- **What you need to do**:
Beginning with the first line of the data below, reproduce every line unchanged, ending with the line that holds "bore_gap = 0.05; // [0.03:0.01:0.08]".

......

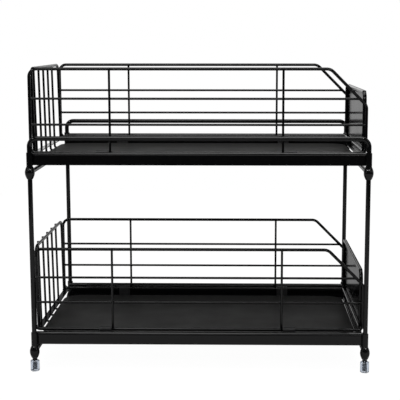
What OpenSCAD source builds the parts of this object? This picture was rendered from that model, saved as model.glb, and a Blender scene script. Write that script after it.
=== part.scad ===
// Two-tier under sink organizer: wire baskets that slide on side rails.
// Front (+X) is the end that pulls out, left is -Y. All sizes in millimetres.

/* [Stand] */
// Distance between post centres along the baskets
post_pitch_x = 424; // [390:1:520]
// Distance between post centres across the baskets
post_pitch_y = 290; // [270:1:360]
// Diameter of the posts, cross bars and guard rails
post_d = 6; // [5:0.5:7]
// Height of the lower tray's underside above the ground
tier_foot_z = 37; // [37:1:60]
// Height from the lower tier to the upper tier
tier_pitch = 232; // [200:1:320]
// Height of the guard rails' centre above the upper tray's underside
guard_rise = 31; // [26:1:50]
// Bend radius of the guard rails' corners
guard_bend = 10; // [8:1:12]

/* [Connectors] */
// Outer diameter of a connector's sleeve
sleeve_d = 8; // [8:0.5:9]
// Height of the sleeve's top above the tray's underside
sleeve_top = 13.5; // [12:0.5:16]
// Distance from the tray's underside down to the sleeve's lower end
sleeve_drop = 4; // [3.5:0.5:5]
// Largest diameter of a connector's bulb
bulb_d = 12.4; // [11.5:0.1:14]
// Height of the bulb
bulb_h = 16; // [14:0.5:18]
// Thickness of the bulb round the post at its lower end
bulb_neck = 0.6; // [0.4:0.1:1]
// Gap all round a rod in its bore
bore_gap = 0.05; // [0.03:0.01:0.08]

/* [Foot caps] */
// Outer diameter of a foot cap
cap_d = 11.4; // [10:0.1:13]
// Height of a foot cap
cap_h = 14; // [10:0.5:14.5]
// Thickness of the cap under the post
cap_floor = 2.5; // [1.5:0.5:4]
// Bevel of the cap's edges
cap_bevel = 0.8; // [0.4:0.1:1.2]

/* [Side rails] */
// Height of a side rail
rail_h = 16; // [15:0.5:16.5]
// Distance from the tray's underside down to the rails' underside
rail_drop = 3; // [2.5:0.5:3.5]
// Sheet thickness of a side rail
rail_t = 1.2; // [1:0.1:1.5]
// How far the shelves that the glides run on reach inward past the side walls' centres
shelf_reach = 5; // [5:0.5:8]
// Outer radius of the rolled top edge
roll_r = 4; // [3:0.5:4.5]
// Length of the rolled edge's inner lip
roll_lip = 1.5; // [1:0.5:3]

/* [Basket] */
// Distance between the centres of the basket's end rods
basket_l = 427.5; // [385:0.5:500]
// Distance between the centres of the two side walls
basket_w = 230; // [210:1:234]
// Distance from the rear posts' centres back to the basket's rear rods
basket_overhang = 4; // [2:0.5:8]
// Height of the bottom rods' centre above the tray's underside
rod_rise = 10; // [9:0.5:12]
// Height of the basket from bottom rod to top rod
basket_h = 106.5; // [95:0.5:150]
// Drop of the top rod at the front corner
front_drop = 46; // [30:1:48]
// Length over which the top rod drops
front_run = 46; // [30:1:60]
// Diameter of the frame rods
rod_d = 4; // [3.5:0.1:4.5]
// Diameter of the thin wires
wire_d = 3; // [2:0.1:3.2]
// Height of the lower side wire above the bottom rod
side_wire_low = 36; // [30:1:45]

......

- **Task output**:
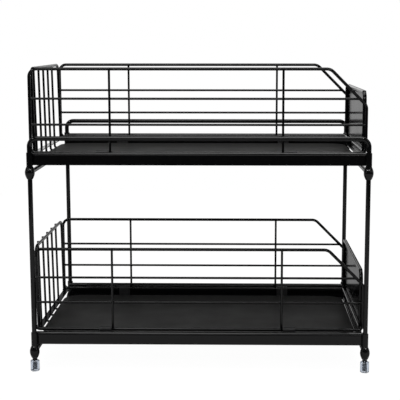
What OpenSCAD source builds the parts of this object? This picture was rendered from that model, saved as model.glb, and a Blender scene script. Write that script after it.
=== part.scad ===
// Two-tier under sink organizer: wire baskets that slide on side rails.
// Front (+X) is the end that pulls out, left is -Y. All sizes in millimetres.

/* [Stand] */
// Distance between post centres along the baskets
post_pitch_x = 424; // [390:1:520]
// Distance between post centres across the baskets
post_pitch_y = 290; // [270:1:360]
// Diameter of the posts, cross bars and guard rails
post_d = 6; // [5:0.5:7]
// Height of the lower tray's underside above the ground
tier_foot_z = 37; // [37:1:60]
// Height from the lower tier to the upper tier
tier_pitch = 232; // [200:1:320]
// Height of the guard rails' centre above the upper tray's underside
guard_rise = 31; // [26:1:50]
// Bend radius of the guard rails' corners
guard_bend = 10; // [8:1:12]

/* [Connectors] */
// Outer diameter of a connector's sleeve
sleeve_d = 8; // [8:0.5:9]
// Height of the sleeve's top above the tray's underside
sleeve_top = 13.5; // [12:0.5:16]
// Distance from the tray's underside down to the sleeve's lower end
sleeve_drop = 4; // [3.5:0.5:5]
// Largest diameter of a connector's bulb
bulb_d = 12.4; // [11.5:0.1:14]
// Height of the bulb
bulb_h = 16; // [14:0.5:18]
// Thickness of the bulb round the post at its lower end
bulb_neck = 0.6; // [0.4:0.1:1]
// Gap all round a rod in its bore
bore_gap = 0.05; // [0.03:0.01:0.08]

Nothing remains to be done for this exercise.